== WHAT IS REQUIRED ==
Exactly the lines from the line with "points = [vertex.co" to the line with "obj.parent = None" should be extracted, both included, with no other lines.

== DATA BLOCK ==
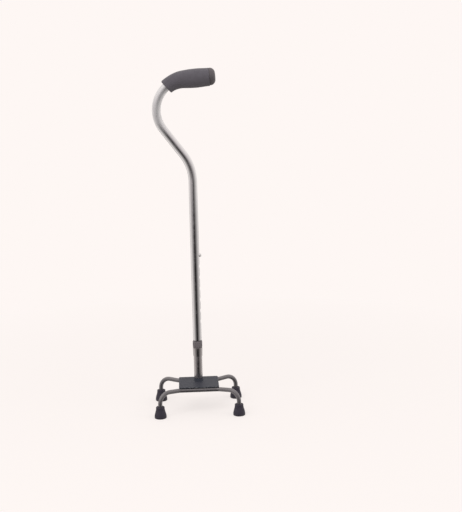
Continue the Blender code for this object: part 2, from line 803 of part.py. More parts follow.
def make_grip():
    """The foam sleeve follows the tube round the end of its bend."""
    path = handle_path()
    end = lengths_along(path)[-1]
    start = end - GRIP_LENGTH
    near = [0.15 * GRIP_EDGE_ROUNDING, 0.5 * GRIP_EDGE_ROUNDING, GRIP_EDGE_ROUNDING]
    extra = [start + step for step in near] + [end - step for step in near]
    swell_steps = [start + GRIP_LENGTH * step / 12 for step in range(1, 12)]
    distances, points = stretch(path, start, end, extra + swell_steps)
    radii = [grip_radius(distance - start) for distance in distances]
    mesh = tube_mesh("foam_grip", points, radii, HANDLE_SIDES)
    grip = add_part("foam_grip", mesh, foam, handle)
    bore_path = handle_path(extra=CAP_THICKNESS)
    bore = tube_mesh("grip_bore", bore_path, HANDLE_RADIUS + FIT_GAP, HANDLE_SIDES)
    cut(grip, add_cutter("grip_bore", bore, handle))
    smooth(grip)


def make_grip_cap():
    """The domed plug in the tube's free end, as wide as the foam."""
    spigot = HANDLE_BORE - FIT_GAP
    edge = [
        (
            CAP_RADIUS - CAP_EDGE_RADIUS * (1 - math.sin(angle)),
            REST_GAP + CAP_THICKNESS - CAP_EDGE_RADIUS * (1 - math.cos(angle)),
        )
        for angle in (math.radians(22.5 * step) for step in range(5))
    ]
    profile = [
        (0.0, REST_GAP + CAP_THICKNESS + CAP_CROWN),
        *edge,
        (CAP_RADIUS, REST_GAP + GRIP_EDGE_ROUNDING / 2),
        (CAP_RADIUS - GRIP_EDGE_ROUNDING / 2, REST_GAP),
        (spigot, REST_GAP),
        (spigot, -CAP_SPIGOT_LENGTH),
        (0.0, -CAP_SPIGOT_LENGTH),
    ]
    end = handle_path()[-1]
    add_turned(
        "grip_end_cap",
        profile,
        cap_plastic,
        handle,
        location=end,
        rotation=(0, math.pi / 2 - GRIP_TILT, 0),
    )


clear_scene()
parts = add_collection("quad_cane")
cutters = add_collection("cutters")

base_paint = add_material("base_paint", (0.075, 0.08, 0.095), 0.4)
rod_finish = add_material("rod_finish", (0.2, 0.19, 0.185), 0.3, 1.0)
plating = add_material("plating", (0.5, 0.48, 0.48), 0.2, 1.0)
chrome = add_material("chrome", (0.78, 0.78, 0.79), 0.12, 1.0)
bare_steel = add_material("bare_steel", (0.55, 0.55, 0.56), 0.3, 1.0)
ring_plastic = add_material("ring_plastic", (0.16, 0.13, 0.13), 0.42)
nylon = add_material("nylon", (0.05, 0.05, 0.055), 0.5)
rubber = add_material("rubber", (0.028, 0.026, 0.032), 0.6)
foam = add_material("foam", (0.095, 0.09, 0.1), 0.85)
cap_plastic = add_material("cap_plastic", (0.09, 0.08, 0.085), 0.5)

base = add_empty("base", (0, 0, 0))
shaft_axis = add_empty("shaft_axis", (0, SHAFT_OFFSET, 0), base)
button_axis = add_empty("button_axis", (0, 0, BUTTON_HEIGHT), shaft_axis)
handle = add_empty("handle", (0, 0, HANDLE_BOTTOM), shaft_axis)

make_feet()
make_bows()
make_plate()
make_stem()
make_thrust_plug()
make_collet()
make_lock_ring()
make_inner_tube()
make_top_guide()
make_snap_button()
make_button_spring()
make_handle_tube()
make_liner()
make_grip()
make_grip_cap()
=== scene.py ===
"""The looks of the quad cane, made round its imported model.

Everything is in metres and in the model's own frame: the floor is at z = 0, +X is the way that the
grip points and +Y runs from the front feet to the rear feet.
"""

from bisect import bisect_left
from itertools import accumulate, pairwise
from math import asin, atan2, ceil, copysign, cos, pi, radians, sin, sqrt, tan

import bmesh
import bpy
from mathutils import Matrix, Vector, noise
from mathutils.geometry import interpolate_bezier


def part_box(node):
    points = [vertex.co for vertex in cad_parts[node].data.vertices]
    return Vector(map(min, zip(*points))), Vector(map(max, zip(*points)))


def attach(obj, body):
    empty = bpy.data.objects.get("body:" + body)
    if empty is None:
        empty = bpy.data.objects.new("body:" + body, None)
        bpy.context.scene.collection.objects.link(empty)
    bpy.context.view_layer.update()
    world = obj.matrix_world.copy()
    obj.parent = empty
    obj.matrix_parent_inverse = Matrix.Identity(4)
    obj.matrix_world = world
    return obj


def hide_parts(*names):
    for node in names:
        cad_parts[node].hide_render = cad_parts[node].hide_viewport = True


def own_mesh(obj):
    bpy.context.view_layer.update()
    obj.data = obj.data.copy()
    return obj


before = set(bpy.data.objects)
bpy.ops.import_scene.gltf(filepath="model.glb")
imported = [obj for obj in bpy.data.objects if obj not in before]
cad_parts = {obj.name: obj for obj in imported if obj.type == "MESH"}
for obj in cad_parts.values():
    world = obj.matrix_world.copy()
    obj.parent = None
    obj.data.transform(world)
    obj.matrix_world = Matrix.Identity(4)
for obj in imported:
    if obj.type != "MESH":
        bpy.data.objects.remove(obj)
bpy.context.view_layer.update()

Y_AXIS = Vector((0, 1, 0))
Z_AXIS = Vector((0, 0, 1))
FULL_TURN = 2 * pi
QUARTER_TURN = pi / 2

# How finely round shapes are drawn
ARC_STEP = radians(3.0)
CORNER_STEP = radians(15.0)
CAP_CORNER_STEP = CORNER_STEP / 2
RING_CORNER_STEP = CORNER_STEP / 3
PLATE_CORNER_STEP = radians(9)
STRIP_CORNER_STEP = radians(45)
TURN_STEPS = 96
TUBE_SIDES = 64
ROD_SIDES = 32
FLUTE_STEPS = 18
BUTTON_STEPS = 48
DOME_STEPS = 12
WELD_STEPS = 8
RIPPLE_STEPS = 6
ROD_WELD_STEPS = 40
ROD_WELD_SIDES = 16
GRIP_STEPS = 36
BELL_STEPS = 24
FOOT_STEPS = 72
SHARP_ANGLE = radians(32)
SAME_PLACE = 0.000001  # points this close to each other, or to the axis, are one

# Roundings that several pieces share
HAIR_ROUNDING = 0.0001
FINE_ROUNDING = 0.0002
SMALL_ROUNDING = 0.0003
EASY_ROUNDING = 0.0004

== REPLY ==
    points = [vertex.co for vertex in cad_parts[node].data.vertices]
    return Vector(map(min, zip(*points))), Vector(map(max, zip(*points)))


def attach(obj, body):
    empty = bpy.data.objects.get("body:" + body)
    if empty is None:
        empty = bpy.data.objects.new("body:" + body, None)
        bpy.context.scene.collection.objects.link(empty)
    bpy.context.view_layer.update()
    world = obj.matrix_world.copy()
    obj.parent = empty
    obj.matrix_parent_inverse = Matrix.Identity(4)
    obj.matrix_world = world
    return obj


def hide_parts(*names):
    for node in names:
        cad_parts[node].hide_render = cad_parts[node].hide_viewport = True


def own_mesh(obj):
    bpy.context.view_layer.update()
    obj.data = obj.data.copy()
    return obj


before = set(bpy.data.objects)
bpy.ops.import_scene.gltf(filepath="model.glb")
imported = [obj for obj in bpy.data.objects if obj not in before]
cad_parts = {obj.name: obj for obj in imported if obj.type == "MESH"}
for obj in cad_parts.values():
    world = obj.matrix_world.copy()
    obj.parent = None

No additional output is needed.